Шрифт:
Интервал:
Закладка:
Именно после этой сентенции герой поэмы и сам оказывается в катастрофической ситуации. После мнимого Усада с шестью и тремя глотками кубанской главный вопрос, который мучит Веничку, возвращается все время к одному: где проезжает электричка и куда она идет?
Интерпретаторы поэмы гадают: почему герой, направлявшийся в Петушки, едет в обратную сторону от Петушков – и что это значит? Одни отвечают на эти вопросы, исходя из житейской логики. Другие доводят до предела алкогольно-бредовую мотивировку. Согласно логике третьих, авторская воля, смещающая сюжет в фантастическое, не нуждается в посюстороннем опосредовании.
По нашему мнению, выпав в «область чистого делириума»[1249], Веничка тем самым попадает в другое («пятое») измерение, в оборотный мир, где все совершается по каким-то другим законам. Это законы бездны. Если на этапе от Никольского до Есино бездна еще была метафорой, смысл которой раскрывался в медитациях и поучениях, то теперь всякая самая страшная метафора реализуется, и герой должен оказаться не в мысленной и воображаемой, а в претерпеваемой им бездне, не у края ее, а в самом жерле, в падении на самое ее дно.
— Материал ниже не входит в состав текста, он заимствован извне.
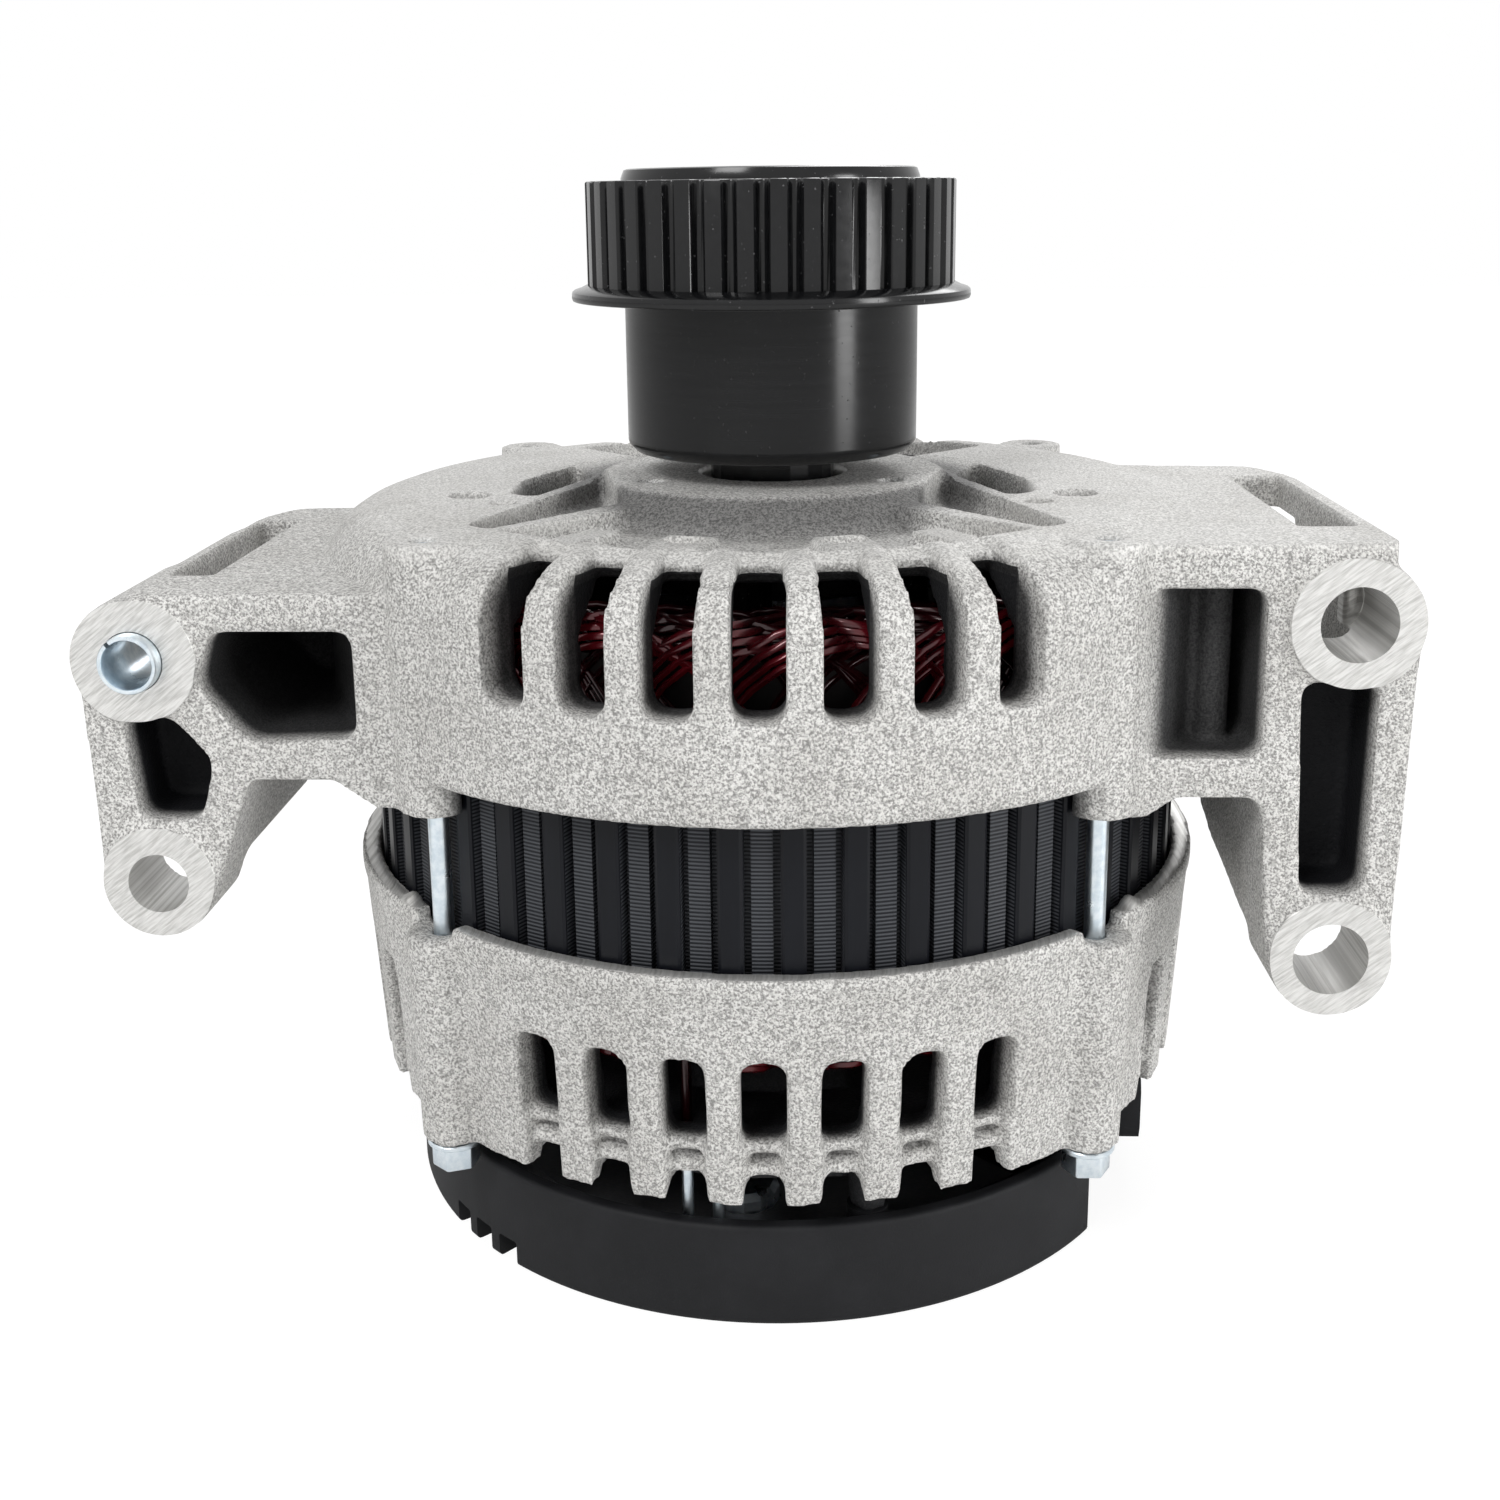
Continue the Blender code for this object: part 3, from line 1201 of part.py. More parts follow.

Герою является Сфинкс, чтобы испытать его дионисийской бездной. В его пяти задачках угадывается как бы «поросячий подтекст». Что скрывается за количеством ходок по малой и большой нужде в первой загадке? Ничто. За количеством изнасилованных и нетронутых во второй? Ничто. В чем смысл третьей загадки о спасении Водопьянова Папаниным, а Папанина – Водопьяновым? Спасения нет. В чем смысл четвертой и пятой? Эдемских Петушков нет, есть Курский вокзал – как бездна, как ничто. Итогом Сфинксовых загадок становится формула бессмысленного бытия из трех букв – и на одной, и на другой двери тамбура, и справа, и слева.
Но Веничка после этих двух, предварительных, кругов ада, после абсурдных испытаний Сатаны и Сфинкса все же не сдается. Его путешествие в бездну превращается в «квест» – поход за последней ценностью, последним смыслом. Постичь искомое можно только на самом дне этой бездны, в средоточии ужаса и боли.
В начале погружения Венички в бред, возле фантомного Усада, герой встречает последнего дружественного ему персонажа, уже принадлежащего миру призраков, но еще связанного с тем, дневным миром. Он заговорщицки благословляет Веничку на предстоящий ему подвиг трагического узнавания («мысль разрешить») и более чем трагические муки. Тайный ритуал прощания происходит на той остановке, за которой сразу начнется адская область и все ее девять пыточных кругов.
Виток за витком, мука за мукой, низвергается Веничка к конечному пределу перрона: два круга смятения (Сатана и Сфинкс), два круга смертельной тревоги (княгиня и камердинер Петр), два круга ужаса (Эринии и Суламифь) – и вот пришло время двух кругов уничтожения. Героя уничтожают вовсе не одним ударом, а многократно, вновь и вновь, в кошмаре как наяву, наяву как в кошмаре, но без малейшей надежды на спасительное пробуждение. После всех тычков и хватаний (Сфинкс), дранья за волосы (камердинер Петр), ударов и затаптывания (Эринии) – теперь, на потустороннем перроне, Веничку ждет морок возобновляемой смерти, играющей с ним, перебрасывающей между гибелью понарошку и «гибелью всерьез». Сначала бесовский пункт прибытия (Москва вместо Петушков) оказывается седьмым кругом страданий – местом убиения (царь Митридат), а затем восьмым – местом бойни (рабочий с молотом и крестьянка с серпом).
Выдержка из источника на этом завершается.